Una atmosfera onirica, un ingresso da Vita da Boheme che precipita in un passo da rockstar. Interviene poi un davvero poco epico «buona sera». Comincia così, con la traccia della sua ironia sconnessa, metà festa di paese metà Globe Theatre, Pane o libertà, lo spettacolo di Paolo Rossi al Teatro Strehler di Milano (fino al 25 ottobre). In platea, posti distanziati come da protocollo sanitario aggravato dalle notizie della giornata, c’era voglia di stare assieme.

ROSSI se ne accorge e duetta con il pubblico, ci parla proprio, fa alzare gli spettatori, si ride anche quando non c’è nessun motivo. «Qui sopra al palco siamo senza mascherina, siamo peggio dei congiunti, mangiamo nello stesso piatto», dice rivolto ai compagni di scena, chitarra, contrabbasso e fisarmonica, indossano paltò elisabettiani. Ed entra dritto nel tema dello spettacolo, un canto d’amore per il teatro, un rievocare di lari, un chiedersi cosa ne è ora di questa arena, in questo tempo così povero di cultura, così pieno di paura.

Gli scherzi di Rossi sono sempre un po’ amari e un po’ dolci, si riempie il viso di riso e carezza insieme, come quando chiede libertà di parola almeno per i mimi, quando progetta, «una volta che tutto sarà finito» di fare il cammino di Santiago al contrario, sicuro che vedendolo in faccia i pellegrini ritorneranno sui loro passi. Le canzoni sono l’intervallo a questo tempo di riflessione da osteria, siamo tutti nello stesso guaio, la sala sembra un ricovero di reduci della spensierata tristezza dei canzonieri.

L’AUGURIO lo pronuncia Rossi, ma sembra che parli a nome di tutti: che il teatro torni ad essere una riunione di condominio buffa, una ballata di asintomatici, «quel luogo dove racconto cose meravigliose accadute ad altri attribuendole a me e cose orrende accadute a me attribuendole ad altri, per finire in una menzogna in cui non ricordo qual è la mia vita». Questa magia è l’omaggio di Rossi, «questo vedere nella polvere la gonna di una donna», come dice azzardando una melodia. Questa illusione da gioco di prestigio, che gli spiegò Jannacci con una battuta fulminante, quando rispose a lui che gli chiedeva «ma scusa Enzo, ma questa poesia non è di Prevert?» «Beh, me l’avrà rubata di sicuro». E si avvicendano così i fantasmi di quegli anni dove il cabaret era una cosa seria, dove si poteva tirare fuori la propria parte oscura e scoprire che era un affare collettivo.

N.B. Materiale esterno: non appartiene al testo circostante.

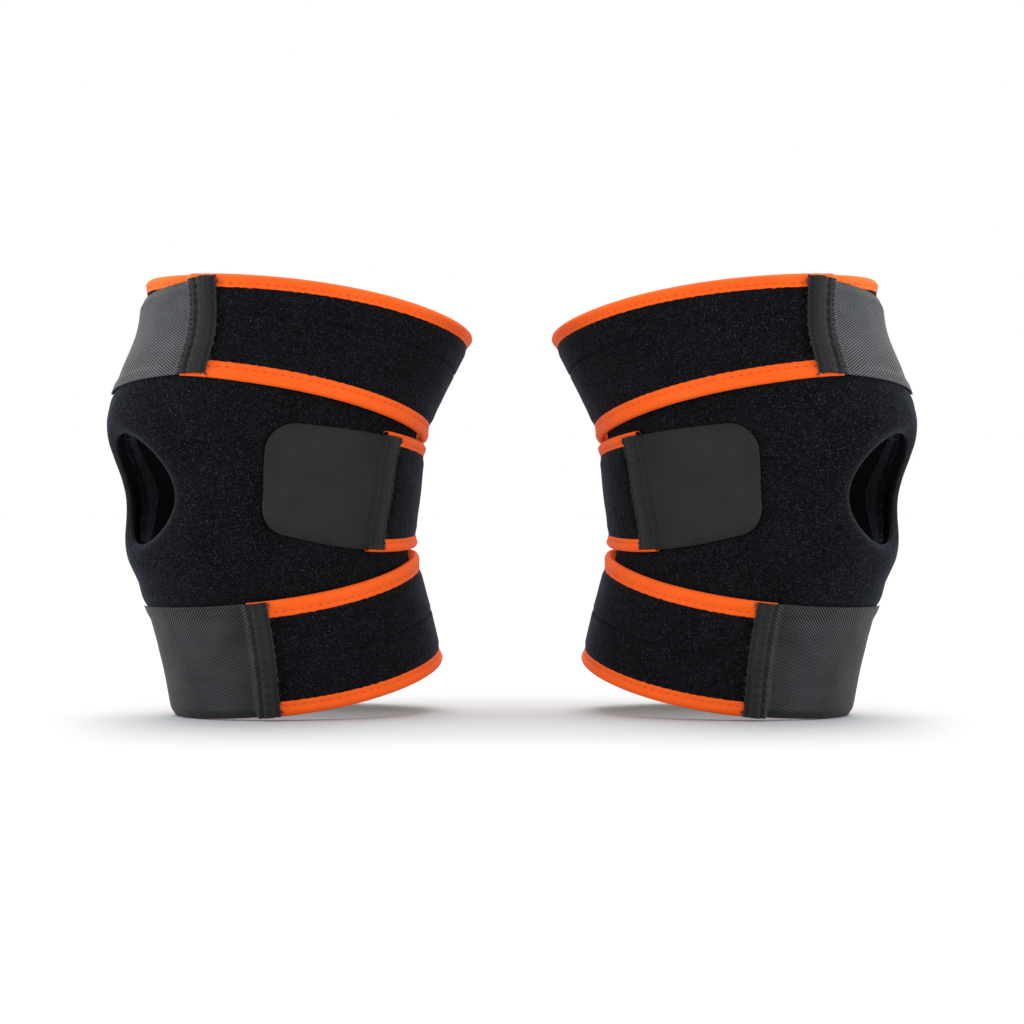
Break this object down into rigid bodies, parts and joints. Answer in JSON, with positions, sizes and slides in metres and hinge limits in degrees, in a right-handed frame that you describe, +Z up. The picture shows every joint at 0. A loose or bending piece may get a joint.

Arriva il Riccardo III, è proprio l’inverno del nostro scontento, che Rossi traduce col «tempo in cui abbiamo appeso agli appendini le nostre anime ammaccate». Canta Gian Maria Testa: «Vanno via dalle mani i sogni più leggeri». A volte, in controluce, sembra che la sua assomigli alla sagoma di Totò. E per incanto è lo stesso momento in cui dice che l’arte serve anche per addomesticare la morte, per non morire mentre si è ancora in vita, che è proprio il segreto della malinconica allegria di Napoli.
È uno spettacolo pensato durante il lockdown, ne ripercorre le surrealtà, come lo smart working, «che non sono riuscito a capire del tutto, come fa per esempio un operaio a impastare il cemento in salotto?».

A SCENA CHIUSA Rossi difende i lavoratori dello spettacolo, «siamo stati trattati come malfattori, come quelli senza tetto» ed in questo ci dice che per lui non si tratta di una questione corporativa, ma di un fatto politico trasversale, che unisce, ad esempio, «chi vuole raccontare delle storie con quelli che lo rendono possibile, come i tecnici o come chi monta i palchi. Una umanità abbastanza diversa da chi in televisione, dal suo salotto sorride e dice restate a casa». Ci racconta dei mesi di spettacoli in periferia, cani che salivano sul palco, delle difficoltà e della bellezza di quando il pubblico non diceva «bravo, ma grazie». È amareggiato per una politica culturale che ha scelto la mediocrità. E questa mediocrità è «la cifra della diserzione della sinistra». D’altronde, ci fa notare, cinema e teatri sono stati luoghi capaci di essere sicuri, dove il distanziamento è stato seguito alla lettera. Solo chi non frequenta il paese non si accorge di quali misure siano utili, di quali siano dannose. Il pane e le rose oggi è il pane e la libertà.